Nochevieja en casa
«Esta Nochevieja, forzosamente íntima, sin entusiasmos obligatorios, tendrá menos de belén bebiente, o de botellón nupcial, y más de aquellas Nocheviejas de la infancia junto a la chimenea, cuando descubrimos que no todo lo que arde se pierde»
Todas las Nocheviejas felices se parecen, pero las infelices lo son a su manera: la Nochevieja sin cuartos de las familias ahogadas por la gestión de la pandemia[contexto id=»460724″]; el fin de año desabastecido de los transportistas que nos aprovisionan; las uvas hospitalarias de enfermos que solo piden un nuevo día; despedir el año en ese desamparo que es la soledad no escogida, o en esa soledad con eco que es la compañía no deseada. Siempre hay alguna Nochevieja que olvidar. A mí me dieron plantón un 31 de diciembre, como a Charlot en La quimera del oro, pero con menos bigote.
Esta Nochevieja, forzosamente íntima, sin entusiasmos obligatorios, tendrá menos de belén bebiente, o de botellón nupcial, y más de aquellas Nocheviejas de la infancia junto a la chimenea, cuando descubrimos que no todo lo que arde se pierde; sencillas veladas con venia para perder la compostura y mirar la hora en las agujas del champán. No había en mi casa tradición de comer uvas, aunque alguna vez bromeamos con gajos de mandarinas o con pasas, las uvas sin bótox; ni rastro de cotillón, que una pensaba que era un señor muy chismoso que se colaba en cualquier fiesta. Mi ilusión era que el anís descorchara la risa contagiosa de mi hermana Concha y poder bailar con mi hermano mayor cuando acabara de batirse en duelo de kasachok con mi padre; y luego entregarme a aquellas hipnóticas galas de los 80 con Duran Duran, Cyndi Lauper, Pet Shop Boys, o el pecho boing, boing, boing de Sabrina Salerno. Hoy, frente a programas que parecen extraídos del catálogo de torturas de Kim Jong-un, solo queda refugiarse en Cachitos, porque el pasado siempre envuelve.
La Nochevieja es una Nochebuena con prisas, esa ansiedad por recibir el futuro con el felpudo del pasado. «Es un día, y una noche —escribe Ruano un 31 de diciembre—, de tierno y áspero recuento de todos los yos que nos integran y desintegran. Pareciendo que hacemos inventario de nuestra circunstancia, lo hacemos de nuestra esencia». De ahí la necesidad de alcoholizarnos. «Me cargo de una manera triste», confiesa Pla tras una fiesta de fin de año. También una Nochevieja, Borges brinda con Bioy y dice: «Esperamos algo que no sabemos bien en qué consiste».
Así como los amores desgraciados nos enseñan ese modo superior de amar que es saber a quién no amar, los años trágicos nos muestran esa forma perfeccionada de vivir que es saber cómo no vivir.
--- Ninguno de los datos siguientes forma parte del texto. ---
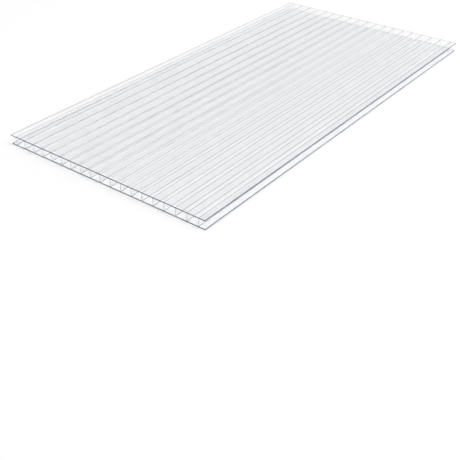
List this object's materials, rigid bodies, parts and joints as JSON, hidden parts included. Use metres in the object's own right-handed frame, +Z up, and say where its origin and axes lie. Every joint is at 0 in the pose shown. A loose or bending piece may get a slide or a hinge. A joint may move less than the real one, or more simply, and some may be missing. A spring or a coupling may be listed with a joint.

Por eso merece este año malnacido una buena muerte: bailar en el cuarto de estar espasmódicamente, como en un exorcismo. Tener a mano el lomo peludo del gato a modo de espumillón. Trasnochar no como si fuera la última noche de nuestra vida, sino la primera; alegrarse más en el amanecer que en el crepúsculo. Dar la campanada liberándose de propósitos ilusorios, pues suele huir de nosotros lo que perseguimos. Únicamente pedirle al nuevo año, como escribe Ignacio Peyró, «llegar a despedirlo». Y año nuevo, tila nueva.